"Adağını yerine getir!.."

19/11/2019 Salı Köşe yazarı R.A

Muteber tefsîr kitaplarında deniliyor ki:​ “Ezân, ikâmet, teşehhüd, hutbe gibi birçok yerde benimle beraber adını andırmak sûretiyle şânını yücelttik.”

 

 

Cenâb-ı Hak, Kur’ân-ı kerimde birçok âyet-i kerîmede Habîbini övüyor:

“Biz seni âlemlere rahmet olarak gönderdik.” [Enbiyâ, 107]

“Rabbinin sana verdiği nimetler sâyesinde sen mecnûn değilsin. Senin için bitmez, tükenmez, sonsuz mükâfât vardır. Elbette sen büyük bir ahlâk üzeresin.” [Kalem, 2-4]

“Resûlullahta sizin için [uyulması gereken] güzel örnekler vardır.” [Ahzâb, 21]

“Sen râzı oldum diyene kadar Rabbin sana [çok nimet] verecek!” [Duhâ, 5]

“Senin şânını, şöhretini yücelttik.” [İnşirâh, 4]

Bu son âyet-i kerîmenin tefsîri hakkında, muteber tefsîr kitaplarında deniliyor ki:

“Ezân, ikâmet, teşehhüd, hutbe gibi birçok yerde benimle beraber adını andırmak sûretiyle şânını yücelttik.” (Celâleyn Tefsîri)

“Senin ismini doğuda, batıda, yeryüzünün her yerinde yükselttim.” (Sâvî Tefsîri)

[Batıya doğru, bir tûl derecesi gidilince, namaz vakitleri 4 dakîka gecikiyor. Her 28 km gidişte, aynı vaktin ezânı, birer dakîka sonra tekrâr okunuyor. Böylece, yeryüzünün her yerinde, her ân ezân okunmakta, Muhammed aleyhisselâmın ismi, Allahü teâlânın ismi ile beraber her ân, her yerde işitilmektedir.]

“Öyle bir yükseltme, yüceltme ki, kendi ismini, Habîbinin ismi ile birlikte zikrettirdi, anılmasını sağladı. Ona itâati, kendisine itâat olarak gösterdi.
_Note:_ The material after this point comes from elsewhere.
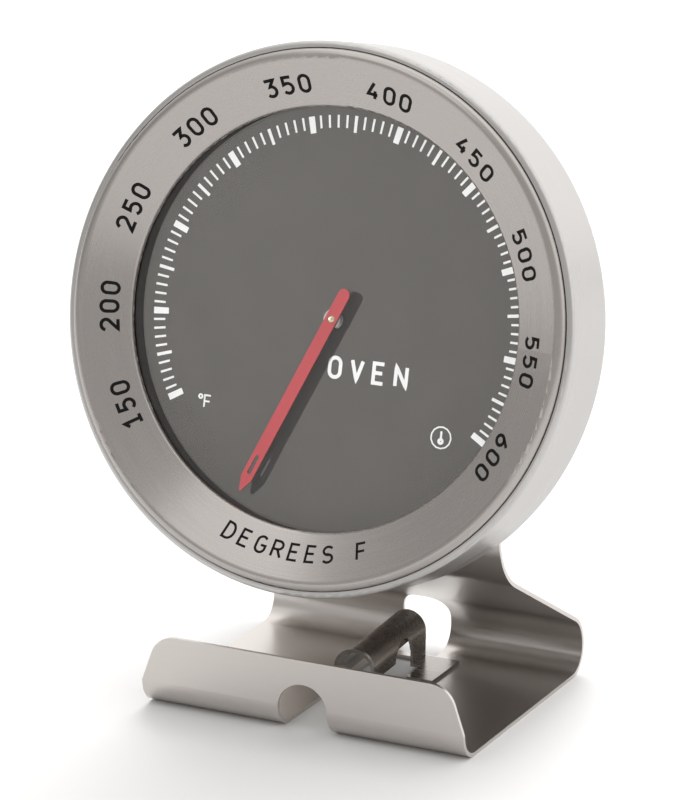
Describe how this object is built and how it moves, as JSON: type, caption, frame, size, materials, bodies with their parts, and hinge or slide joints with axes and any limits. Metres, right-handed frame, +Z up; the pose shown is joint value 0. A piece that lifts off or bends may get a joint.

Melekler Ona salât etti, müminlere de Ona salevât getirmeyi emretti; Onu ismiyle değil, hep Resûlüm, Habîbim gibi güzel sıfatlarla andı.” (Beydâvî)

“Cenab-ı Hak, Resûlünün nâmını dünyâ ve âhirette de yükseltti. Hiçbir şehâdet getiren, hiçbir namaz kılan yoktur ki şehâdet kelimesini ve Resûlullahın mübârek adını zikretmiş olmasın.” (Katâde)

Allahü tealâ [hadîs-i kudsîde] buyurdu ki:

“Ben anıldıkça, habîbim sen de benimle birlikte anılmak suretiyle şânını yükselttim.” [İbn-i Hibbân, Ebû Ya'lâ]

Peygamber Efendimiz (sallallahü aleyhi ve sellem), belli bir zaman dilimine değil; bir millete, bir bölgeye değil, bütün dünyâya; belli bir kavme değil, bütün insanlara Peygamber olarak gönderilmiştir.

Enbiyâ sûresinin, “Biz, seni, âlemlere rahmet olarak gönderdik” meâlindeki 107. âyeti, Peygamber Efendimizin, bütün insanlar için rahmet olduğunu bildirmektedir. Peygamber Efendimiz, bütün insanların, bütün Peygamberlerin yani âlemlerin Efendisi, kâinâtın Efendisi, iki cihânın güneşidir. Bu konuda birkaç hadîs-i şerîf zikredebiliriz:

“Kıyâmette insanların seyyidiyim, efendisiyim.” [Buhârî, Müslim, Tirmizî]

“Ben, bütün insanların efendisiyim.” [Buhârî, Tirmizî, İbn-i Mâce, İmâm Ahmed, Dârimî]

“Ben, âlemlerin efendisiyim.” [Beyhekî]

“Ben, bütün peygamberlerin seyyidiyim, efendisiyim.” [Dârimî, İbnü’n-Neccâr]

Peygamber Efendimiz (sallallahü aleyhi ve sellem) bunları bildirirken, “Bunları övünmek için söylemiyorum, hakîkati bildiriyorum. Hakîkati bildirmek benim vazîfemdir. Bunları söylemezsem vazîfemi yapmamış olurum” buyuruyor.